Dear Carolyn: An old friend moved back into town and was immediately welcomed by a clique of women of which I’m not a “member.” At first I was hurt, then I decided that “Sue’s” and my friendship stands on its own and doesn’t need anyone else’s approval. Then Sue made the mistake of writing in her annual family newsletter that she spent her 50th birthday at a spa “along with my dearest friends” – a party to which I wasn’t invited. I was stunned, confronted her, and got the “I had no intention of hurting you” reply, after which I crossed her off my list. Now she’s making overtures, and I’m confused. I feel all of the following: (1) Still angry and bitter with a sprinkle of vengeful; (2) Not awfully interested in her friendship; (3) A little ashamed at having “junior high school” feelings.
Can you help untangle? – M.
By your account, the spa incident itself didn’t change any of the fundamentals of your friendship: You still aren’t part of the clique; she still is.
Presumably, Sue herself hasn’t changed, and you make no mention of dramatic changes in your personality or circumstances.

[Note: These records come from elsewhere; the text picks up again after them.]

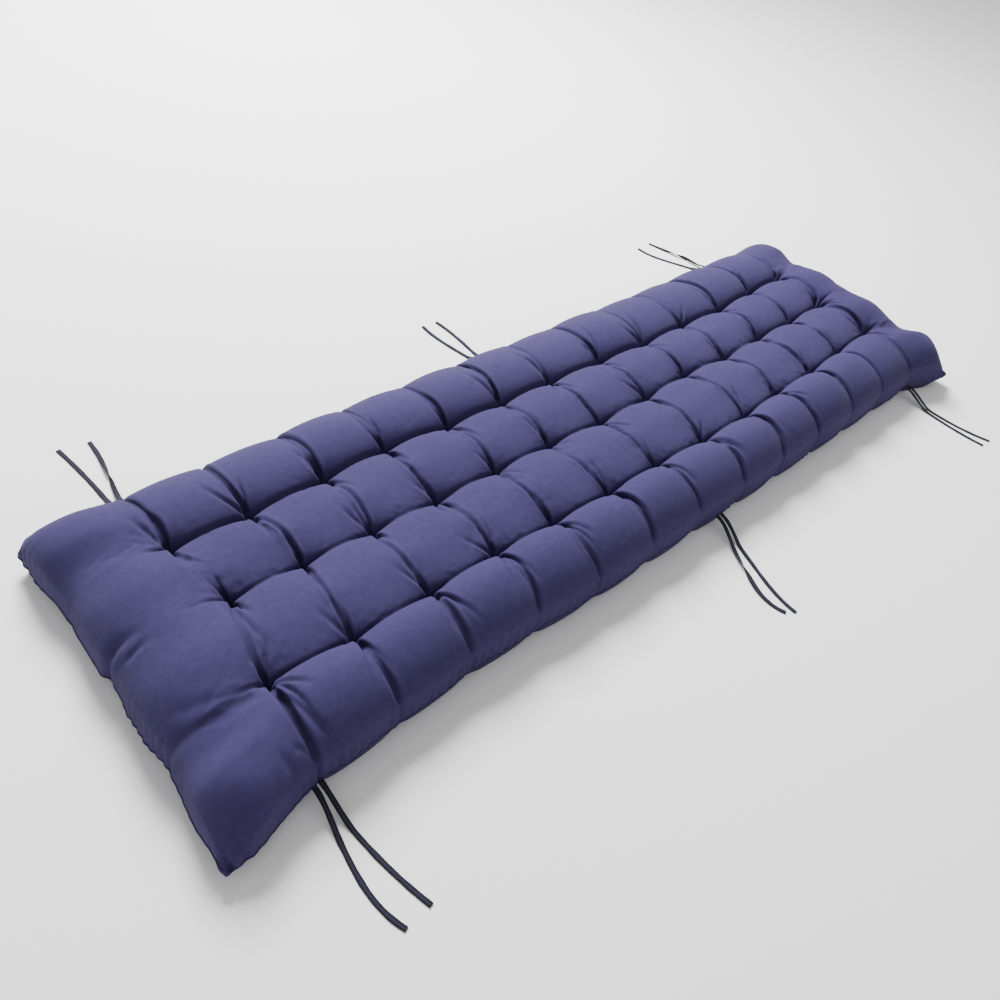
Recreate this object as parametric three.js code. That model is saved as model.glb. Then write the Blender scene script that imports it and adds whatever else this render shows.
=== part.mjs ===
// A tufted sun lounger cushion lying on the ground, with six pairs of ties sewn into its side seams.
// +X runs along the cushion, +Y across it and +Z up. The origin is on the ground, under its middle.
// All sizes are in millimetres.

import * as THREE from 'three';
import { mergeVertices } from 'three/addons/utils/BufferGeometryUtils.js';

// The cover, from corner to corner
const LENGTH = 1550;
const WIDTH = 480;
const NEAR_PULL = 27;        // the filling draws the near seam in by this much between the corners
const FAR_PULL = 5;          // the far seam by this much
const END_PULL = 7;          // and the end seams by this much
const WAIST = { at: -420, reach: 260, pull: 9 }; // the near seam lies further in around this place
const PULL_REACH = 120;      // a seam is fully drawn in at this distance from a corner
const SCALLOP = 3;           // each puff pushes its stretch of seam out by this much

// The tufts: stitches through the whole cushion, in three lines of thirteen
const TUFT_COLUMNS = 13;
const TUFT_ROWS = 3;
const TUFT_PITCH = 108.5;    // along the cushion
const TUFT_SPREAD = 112;     // from one line to the next

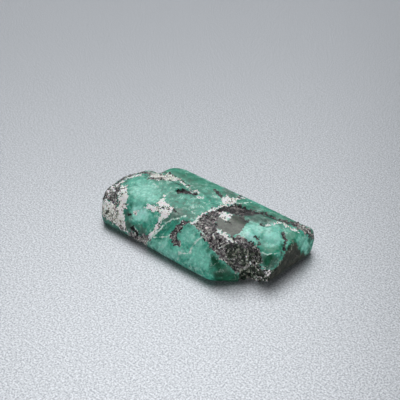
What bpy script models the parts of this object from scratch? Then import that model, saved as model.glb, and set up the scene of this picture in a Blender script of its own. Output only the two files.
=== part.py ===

So here are the reasons we have left that Sue’s spa trip will end your friendship: (1) You were OK with being excluded from the clique privately, but Sue’s public announcement now has you feeling exposed and embarrassed; (2) You don’t believe in hyperbole, and so are taking her at her word that these are her “dearest” friends – which means you are less dear to her than you thought.; (3) You don’t want to be friends with someone who talks about her spa trips in an annual family newsletter.
If any or all of these seem like worthy grounds to end the friendship, then the friendship has probably run its course. It happens.
But if none of these seems as important to you as her friendship, then you’ll probably regret screening her calls.